--- Task requirements ---
The lines to return are those from the one containing "in its underside" down to the one containing "SHARP = math.radians(40)", inclusive; return them exactly and nothing else.

[Modeling code records]
□ □ □ □

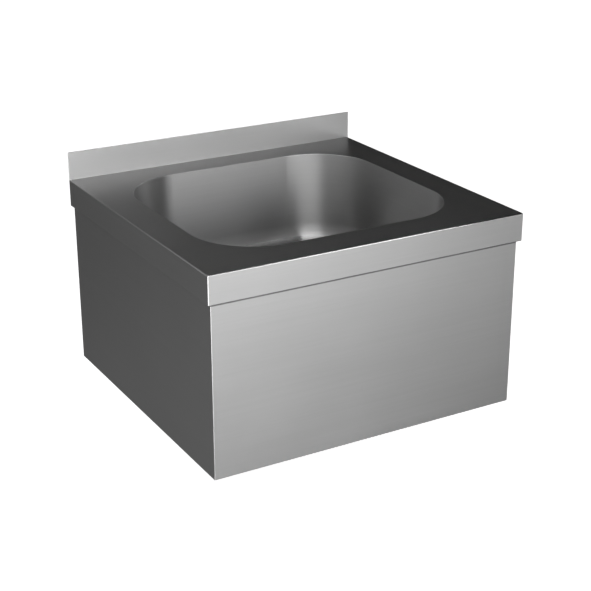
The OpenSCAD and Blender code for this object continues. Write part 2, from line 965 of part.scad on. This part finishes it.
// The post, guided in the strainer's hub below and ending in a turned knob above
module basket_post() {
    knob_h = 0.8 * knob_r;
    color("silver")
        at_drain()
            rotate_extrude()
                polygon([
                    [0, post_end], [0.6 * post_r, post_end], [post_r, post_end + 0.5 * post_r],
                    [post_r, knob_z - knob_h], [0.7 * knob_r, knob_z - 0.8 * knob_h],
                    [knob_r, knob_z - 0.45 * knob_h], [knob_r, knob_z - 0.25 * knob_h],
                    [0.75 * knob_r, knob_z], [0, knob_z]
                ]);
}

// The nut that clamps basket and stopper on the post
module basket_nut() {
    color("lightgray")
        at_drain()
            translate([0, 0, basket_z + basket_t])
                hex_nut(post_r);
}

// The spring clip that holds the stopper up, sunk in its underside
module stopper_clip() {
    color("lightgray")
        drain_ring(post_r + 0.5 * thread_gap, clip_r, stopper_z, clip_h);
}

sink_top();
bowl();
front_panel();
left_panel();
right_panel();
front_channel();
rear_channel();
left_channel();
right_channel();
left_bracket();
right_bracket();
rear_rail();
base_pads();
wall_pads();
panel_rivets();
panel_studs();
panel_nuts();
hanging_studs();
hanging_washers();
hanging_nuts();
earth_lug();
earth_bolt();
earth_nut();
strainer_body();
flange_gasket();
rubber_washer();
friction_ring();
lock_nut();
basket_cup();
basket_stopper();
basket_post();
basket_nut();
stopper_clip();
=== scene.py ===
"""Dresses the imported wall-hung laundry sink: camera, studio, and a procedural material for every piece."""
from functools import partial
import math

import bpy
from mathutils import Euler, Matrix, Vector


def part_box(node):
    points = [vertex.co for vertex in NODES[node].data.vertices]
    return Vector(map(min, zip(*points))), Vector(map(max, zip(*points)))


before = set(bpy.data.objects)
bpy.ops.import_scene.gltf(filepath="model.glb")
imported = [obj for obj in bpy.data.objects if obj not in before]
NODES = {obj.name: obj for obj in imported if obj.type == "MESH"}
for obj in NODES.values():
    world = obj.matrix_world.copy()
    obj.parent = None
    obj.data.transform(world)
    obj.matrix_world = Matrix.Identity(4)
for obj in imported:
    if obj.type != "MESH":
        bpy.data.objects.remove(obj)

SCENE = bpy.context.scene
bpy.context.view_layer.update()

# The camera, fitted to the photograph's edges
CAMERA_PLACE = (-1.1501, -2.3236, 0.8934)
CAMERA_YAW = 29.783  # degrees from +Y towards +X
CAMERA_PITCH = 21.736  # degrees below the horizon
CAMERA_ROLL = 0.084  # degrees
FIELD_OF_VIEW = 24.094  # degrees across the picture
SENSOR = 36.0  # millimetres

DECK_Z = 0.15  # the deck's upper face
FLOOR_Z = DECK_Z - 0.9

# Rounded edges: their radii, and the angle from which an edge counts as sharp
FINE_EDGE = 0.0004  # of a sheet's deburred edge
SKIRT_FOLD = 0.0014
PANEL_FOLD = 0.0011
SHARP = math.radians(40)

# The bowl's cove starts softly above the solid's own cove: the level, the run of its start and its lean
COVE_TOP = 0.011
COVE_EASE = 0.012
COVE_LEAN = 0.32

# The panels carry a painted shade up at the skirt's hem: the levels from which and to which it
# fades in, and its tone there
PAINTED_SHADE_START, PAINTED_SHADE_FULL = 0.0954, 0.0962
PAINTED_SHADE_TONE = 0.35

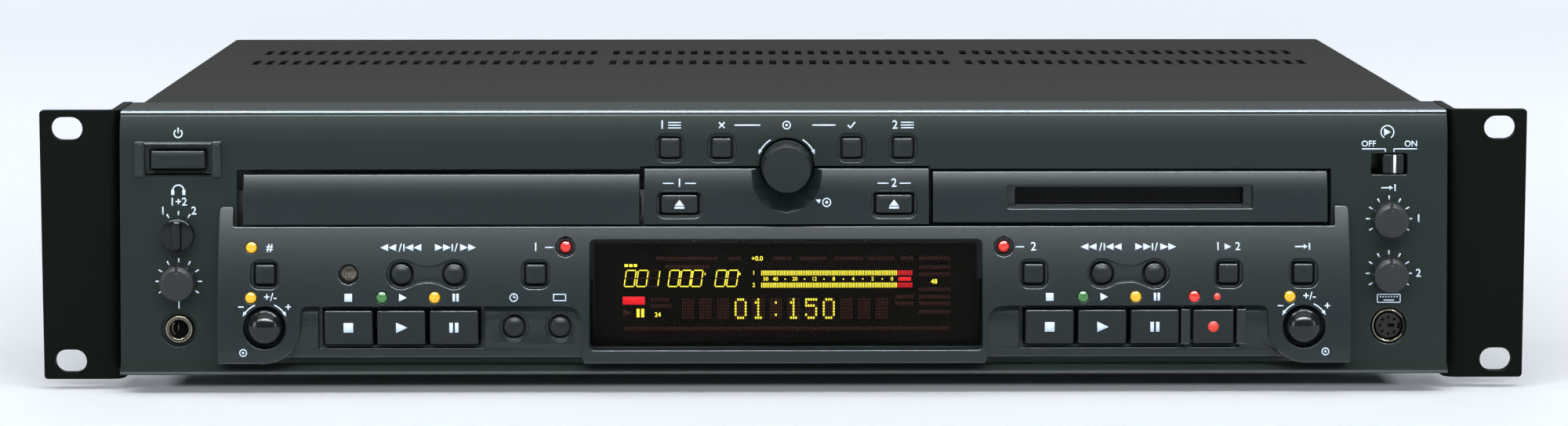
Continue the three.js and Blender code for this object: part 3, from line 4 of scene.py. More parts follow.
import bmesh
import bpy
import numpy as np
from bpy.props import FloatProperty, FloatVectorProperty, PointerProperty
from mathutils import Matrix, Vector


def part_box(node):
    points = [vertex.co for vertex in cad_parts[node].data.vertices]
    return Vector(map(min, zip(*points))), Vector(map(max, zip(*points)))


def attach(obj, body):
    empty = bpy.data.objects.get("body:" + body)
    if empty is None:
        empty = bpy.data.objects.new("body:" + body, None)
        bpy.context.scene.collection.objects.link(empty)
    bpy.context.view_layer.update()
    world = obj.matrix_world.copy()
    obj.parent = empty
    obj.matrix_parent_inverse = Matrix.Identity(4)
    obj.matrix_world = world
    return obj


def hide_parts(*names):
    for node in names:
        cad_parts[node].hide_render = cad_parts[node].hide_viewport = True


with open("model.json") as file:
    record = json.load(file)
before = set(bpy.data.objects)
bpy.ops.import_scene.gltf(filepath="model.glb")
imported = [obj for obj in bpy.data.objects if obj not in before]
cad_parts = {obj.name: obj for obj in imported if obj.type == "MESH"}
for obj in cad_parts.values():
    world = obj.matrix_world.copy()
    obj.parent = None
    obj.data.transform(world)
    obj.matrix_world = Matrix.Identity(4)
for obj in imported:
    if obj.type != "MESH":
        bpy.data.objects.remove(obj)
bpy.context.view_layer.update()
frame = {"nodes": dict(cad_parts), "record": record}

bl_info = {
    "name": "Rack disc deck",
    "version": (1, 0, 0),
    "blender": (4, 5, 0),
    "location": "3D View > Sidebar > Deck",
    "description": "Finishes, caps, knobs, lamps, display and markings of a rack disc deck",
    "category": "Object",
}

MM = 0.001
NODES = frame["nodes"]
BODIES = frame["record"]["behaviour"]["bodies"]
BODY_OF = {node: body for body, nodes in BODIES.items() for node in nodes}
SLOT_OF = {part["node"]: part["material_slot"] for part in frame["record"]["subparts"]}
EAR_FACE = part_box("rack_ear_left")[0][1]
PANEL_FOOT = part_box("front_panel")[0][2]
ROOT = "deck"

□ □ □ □

--- Response to this exercise ---
// The spring clip that holds the stopper up, sunk in its underside
module stopper_clip() {
    color("lightgray")
        drain_ring(post_r + 0.5 * thread_gap, clip_r, stopper_z, clip_h);
}

sink_top();
bowl();
front_panel();
left_panel();
right_panel();
front_channel();
rear_channel();
left_channel();
right_channel();
left_bracket();
right_bracket();
rear_rail();
base_pads();
wall_pads();
panel_rivets();
panel_studs();
panel_nuts();
hanging_studs();
hanging_washers();
hanging_nuts();
earth_lug();
earth_bolt();
earth_nut();
strainer_body();
flange_gasket();
rubber_washer();
friction_ring();
lock_nut();
basket_cup();
basket_stopper();
basket_post();
basket_nut();
stopper_clip();
=== scene.py ===
"""Dresses the imported wall-hung laundry sink: camera, studio, and a procedural material for every piece."""
from functools import partial
import math

import bpy
from mathutils import Euler, Matrix, Vector


def part_box(node):
    points = [vertex.co for vertex in NODES[node].data.vertices]
    return Vector(map(min, zip(*points))), Vector(map(max, zip(*points)))


before = set(bpy.data.objects)
bpy.ops.import_scene.gltf(filepath="model.glb")
imported = [obj for obj in bpy.data.objects if obj not in before]
NODES = {obj.name: obj for obj in imported if obj.type == "MESH"}
for obj in NODES.values():
    world = obj.matrix_world.copy()
    obj.parent = None
    obj.data.transform(world)
    obj.matrix_world = Matrix.Identity(4)
for obj in imported:
    if obj.type != "MESH":
        bpy.data.objects.remove(obj)

SCENE = bpy.context.scene
bpy.context.view_layer.update()

# The camera, fitted to the photograph's edges
CAMERA_PLACE = (-1.1501, -2.3236, 0.8934)
CAMERA_YAW = 29.783  # degrees from +Y towards +X
CAMERA_PITCH = 21.736  # degrees below the horizon
CAMERA_ROLL = 0.084  # degrees
FIELD_OF_VIEW = 24.094  # degrees across the picture
SENSOR = 36.0  # millimetres

DECK_Z = 0.15  # the deck's upper face
FLOOR_Z = DECK_Z - 0.9

# Rounded edges: their radii, and the angle from which an edge counts as sharp
FINE_EDGE = 0.0004  # of a sheet's deburred edge
SKIRT_FOLD = 0.0014
PANEL_FOLD = 0.0011
SHARP = math.radians(40)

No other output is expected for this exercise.